Aber der Grüne war mit Horrorstorys aus anderen Ländern nicht alleine. Er hat Verstärkung von der deutsch-amerikanischen Politologin Cathryn Clüver Ashbrook und der Leiterin des ZDF-Studios in London, Diana Zimmermann. Die beiden wurden für ein paar Minuten zugeschaltet, um zu erklären, warum ein besserer Impfverlauf auch nicht besser wäre.
Amerika und Großbritannien stehen beim Impfen beide besser da – und das obwohl da ja die schlimmen Finger Donald und Boris am Ruder waren. Das passt nicht ins Bild für das ZDF und deshalb schildern Clüver Ashbrook und Zimmermann von Chaos und Versagen in den jeweiligen Ländern, damit auch ja kein Zuschauer auf den Gedanken kommt, dass Trump vielleicht etwas besser gemacht hat als Merkel. Ohne Rücksicht auf Verluste wird eine Horrorgeschichte über das desolate amerikanische Gesundheitssystem nach der anderen ausgepackt.
Zusätzlich wurde dann die deutsch-italienische Journalistin Tonia Mastrobuoni zugeschaltet, um von der noch chaotischeren Lage in Italien zu berichten – und im Anschluss in großen Lobgesang auf die „europäische“ Solidarität auszubrechen.
Dann geht es noch ein wenig um die Probleme bei der Impfstoffbeschaffung und ob man die Konzerne denn nicht zum Liefern an die EU zwingen könnte. Die Debatte kürzt Cohn-Bendit wieder mal genial ab: „Solange wir nicht die Welt geimpft haben, werden auch wir nicht sicher sein“. Also ist ja auch egal, wieviel wer hat. Nur die große proletarische Weltvakzination kann Abhilfe schaffen.
Irgendwann ist die Debatte so einig darüber, dass die EU die Antwort auf alle Fragen ist, dass selbst Illner baff ist. Cohn-Bendit verkündet glücklich die CDU-Grüne-FDP-Allianz, die würden ja ohnehin alles mitmachen. Jamaika lebt!
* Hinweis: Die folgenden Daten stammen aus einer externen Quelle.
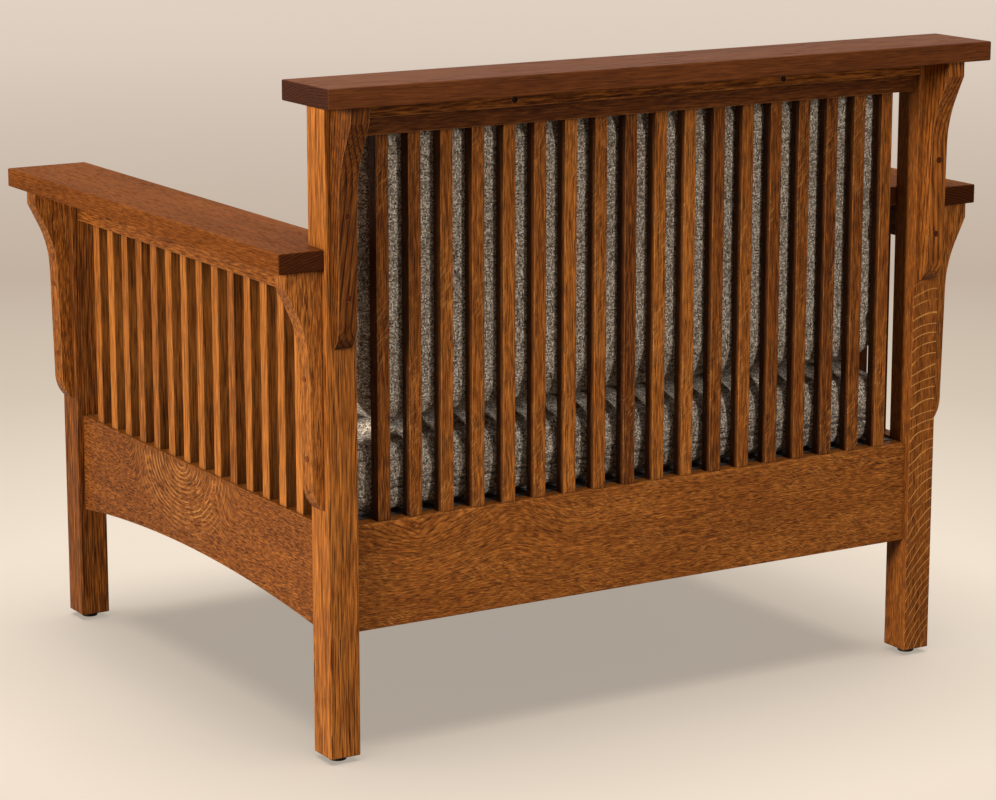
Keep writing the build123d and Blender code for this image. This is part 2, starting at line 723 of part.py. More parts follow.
# Back cushion: its flat side leans on the back's top rail and its crown faces the sitter. Its lower edge
# sinks a little below the seat cushion's crown, where the seat falls away to its back edge.
back_cushion_bottom = seat_cushion_base + seat_cushion_edge_height + seat_cushion_crown - back_cushion_sink
back_cushion_top = cap_bottom - back_cushion_top_gap
back_cushion_middle = (back_cushion_top + back_cushion_bottom) / 2
with BuildPart() as back_cushion:
    crowned_loft(Plane(origin=(0, inner_back - cushion_gap, back_cushion_middle),
                       x_dir=(1, 0, 0), z_dir=(0, -1, 0)),
                 clear_half - back_cushion_side_gap, (back_cushion_top - back_cushion_bottom) / 2,
                 back_cushion_edge_thickness, back_cushion_crown, back_cushion_corner, back_cushion_draw)
keep(back_cushion, "back_cushion")
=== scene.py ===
import math
import bpy
import bmesh
import numpy as np
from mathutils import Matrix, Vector, noise
from mathutils.bvhtree import BVHTree


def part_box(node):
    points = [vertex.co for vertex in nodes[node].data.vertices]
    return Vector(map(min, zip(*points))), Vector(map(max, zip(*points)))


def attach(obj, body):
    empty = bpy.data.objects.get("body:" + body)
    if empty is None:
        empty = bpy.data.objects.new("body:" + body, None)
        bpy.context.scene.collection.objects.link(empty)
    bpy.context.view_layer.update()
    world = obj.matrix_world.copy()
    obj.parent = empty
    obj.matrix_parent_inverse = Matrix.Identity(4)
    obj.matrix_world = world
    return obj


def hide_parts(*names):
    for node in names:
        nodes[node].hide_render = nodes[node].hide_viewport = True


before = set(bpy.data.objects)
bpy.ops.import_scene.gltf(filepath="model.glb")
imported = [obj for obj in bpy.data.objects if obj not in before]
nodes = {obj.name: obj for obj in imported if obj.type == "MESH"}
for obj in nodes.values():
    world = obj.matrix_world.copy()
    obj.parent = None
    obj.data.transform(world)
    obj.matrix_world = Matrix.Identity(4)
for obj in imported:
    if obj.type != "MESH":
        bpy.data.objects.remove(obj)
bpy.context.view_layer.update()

# Oak spindle armchair with loose tweed cushions, metres. The sitter faces -Y, so left is +X.

scene = bpy.context.scene


def colour(red, green, blue):
    # a colour as it looks on screen, turned into the linear values that nodes take
    parts = [c / 255 for c in (red, green, blue)]
    return tuple([c / 12.92 if c <= 0.04045 else ((c + 0.055) / 1.055) ** 2.4 for c in parts] + [1.0])


def placed(name, data):
    made = bpy.data.objects.new(name, data)
    scene.collection.objects.link(made)
    return made


# Node wiring helpers; they all add to the tree that was started last

building = {"tree": None}


def startTree(owner, output):
    # an empty tree with its output node
    owner.use_nodes = True
    tree = building["tree"] = owner.node_tree
    tree.nodes.clear()
    return newNode(output).inputs["Surface"]


def newNode(kind):
    return building["tree"].nodes.new("ShaderNode" + kind)


def link(source, target):
    building["tree"].links.new(source, target)


def newMaterial(name):
    material = bpy.data.materials.new(name)
    surface = startTree(material, "OutputMaterial")
    shader = newNode("BsdfPrincipled")
    link(shader.outputs[0], surface)
    return material, shader


def plainLook(shader, tone, pattern, rough, relief, gloss=None):
    # colour, and a roughness and a relief that follow one pattern
    link(tone, shader.inputs["Base Color"])
    link(smooth(pattern, 0.3, 0.7, *rough), shader.inputs["Roughness"])
    if relief:
        link(add("Bump", {"Height": pattern, "Distance": relief}), shader.inputs["Normal"])
    if gloss is not None:
        shader.inputs["Specular IOR Level"].default_value = gloss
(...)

Egal was die bösen Zahlen und Fakten sagen – das Bild vom unfähigen Boris und dem unmöglichen Donald ist wieder hergestellt. Und ja in Deutschland läuft es nicht optimal – aber das liegt nur daran, dass wir eben so tolle „Europäer“ sind. Wir hätten natürlich alles besser machen können, aber das wäre unsolidarisch gewesen. Also seid wieder ruhig und hört auf zu zweifeln. So richtig überzeugend wirkte der Gruselkarneval der Kulturen bei Illner aber nie.